Being a part of the Homeward Bound initiative has not only enabled me to work collaboratively with like-minded women but it has taught me so much about myself. I used to shy away from leadership. Not because I didn’t want it but because I was scared that I would not be able to bring my best self to the table, too worried about what other people would think to be of any real influence. Homeward Bound has made me realise that imposter syndrome is real and that I am not alone in these feelings of inadequacy
Homeward Bound stands out as my most significant STEMM engagement and promotion activity, however, other things that come to mind include the following.
For the last two years I have been invited back to my high school to speak with the year seven girls about my career in science and how they too can forge their own paths. I have also taken the time to speak to the children at the Barcaldine local state school and the local Catholic school about my career in STEMM.
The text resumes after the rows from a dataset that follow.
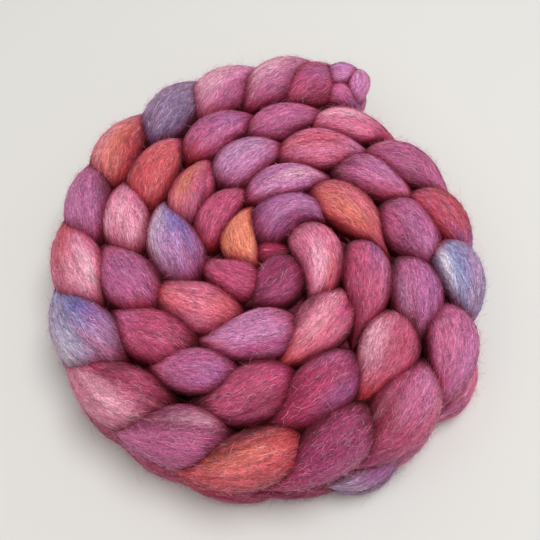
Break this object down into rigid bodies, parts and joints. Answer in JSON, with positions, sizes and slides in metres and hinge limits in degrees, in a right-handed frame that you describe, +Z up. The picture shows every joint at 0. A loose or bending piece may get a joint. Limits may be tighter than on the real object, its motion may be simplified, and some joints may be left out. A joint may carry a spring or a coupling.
{
  "type": "coiled chain-plaited wool roving",
  "caption": "Hand-dyed combed wool roving looped into a plump chain and coiled flat in a round spiral, with its closed chain end at the rim.",
  "frame": {"origin": "middle of the coil's outer box on the surface that it rests on", "axes": "+Z up, normal to the flat coil; +Y towards the side where the chain's outer end lies; +X to the right of it, seen from the front"},
  "size_m": [0.2104, 0.242, 0.0452],
  "materials": {
    "wool": "soft matte combed wool in dyed rose, magenta, plum, lavender, blue and coral"
  },
  "bodies": {
    "root": {"roving": "wool"}
  },
  "joints": []
}
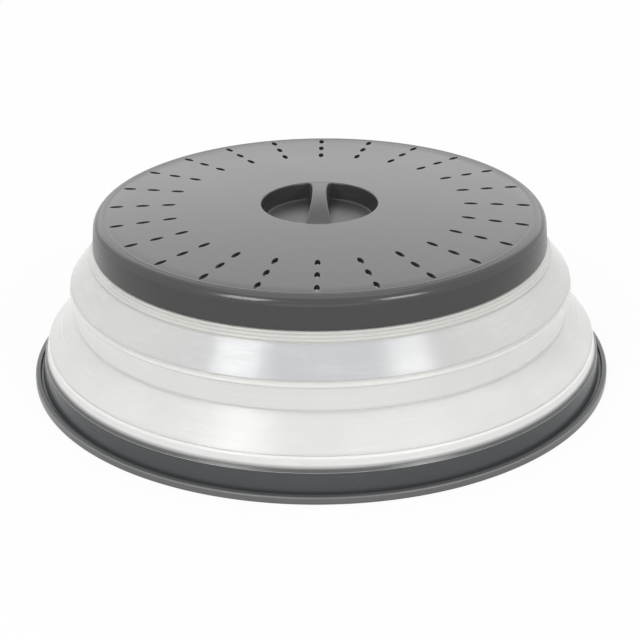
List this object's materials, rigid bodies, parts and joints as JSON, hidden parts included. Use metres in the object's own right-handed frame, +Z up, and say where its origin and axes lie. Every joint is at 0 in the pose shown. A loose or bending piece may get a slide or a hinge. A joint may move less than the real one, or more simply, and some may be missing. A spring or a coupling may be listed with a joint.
{
  "type": "collapsible food cover",
  "caption": "Round collapsible food cover: a slotted top plate with a sunken finger grip, a soft two-step bellows that folds down, and a stiff base ring with a lip.",
  "frame": {"origin": "on the floor, under the centre of the cover", "axes": "+Z up through the centre of the top plate; the grip runs along Y, and -Y is the front"},
  "size_m": [0.267, 0.267, 0.0826],
  "materials": {
    "plate_plastic": "satin moulded polypropylene",
    "ring_plastic": "satin moulded polypropylene",
    "soft_bellows": "glossy milky translucent soft rubber"
  },
  "bodies": {
    "base": {"base_ring": "ring_plastic", "lower_collar": "soft_bellows", "lower_cone": "soft_bellows"},
    "mid_tier": {"mid_band": "soft_bellows", "upper_cone": "soft_bellows"},
    "lid": {"upper_collar": "soft_bellows", "top_plate": "plate_plastic"}
  },
  "joints": [
    {"name": "lower_fold", "type": "slide", "parent": "base", "child": "mid_tier", "axis": [0, 0, -1], "range_m": [0, 0.0248], "deforming": ["lower_cone"]},
    {"name": "upper_fold", "type": "slide", "parent": "mid_tier", "child": "lid", "axis": [0, 0, -1], "range_m": [0, 0.0236], "deforming": ["upper_cone"]}
  ]
}
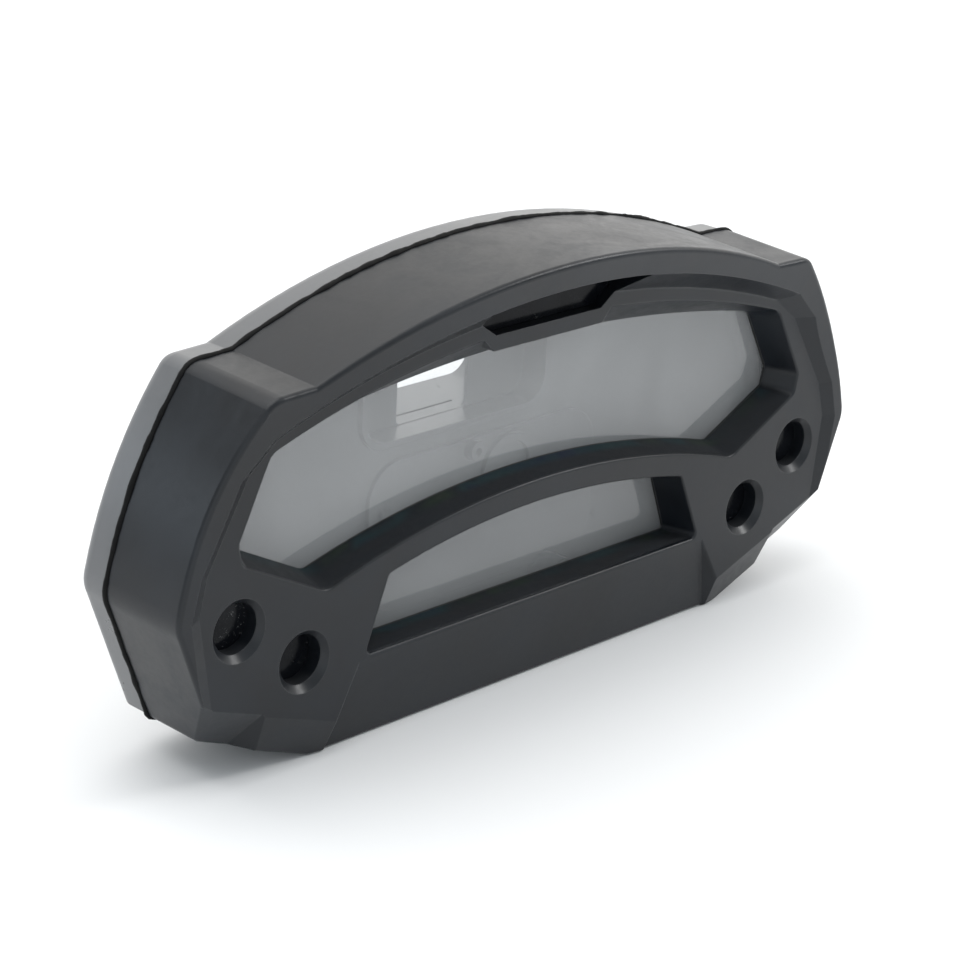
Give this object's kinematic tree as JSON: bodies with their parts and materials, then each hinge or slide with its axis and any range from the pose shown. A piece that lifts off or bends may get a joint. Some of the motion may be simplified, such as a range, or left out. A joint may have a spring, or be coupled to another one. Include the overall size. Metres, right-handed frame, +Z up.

In 2018, I undertook a research internship at the Cloudbridge Nature Reserve in Costa Rica where I was able to collaborate with likeminded ecologists, working at a not-for-profit research station which had been set up as an experiment to study the regeneration of land in the Cloudforest that has been saved from agriculture. This work involved a lot of community engagement to show to visitors and locals the positive impact that the reserve has had upon bringing flora and fauna species back to the area.
Finally, my other large contribution to the scientific community was the publication of one of the chapters from my Honours thesis.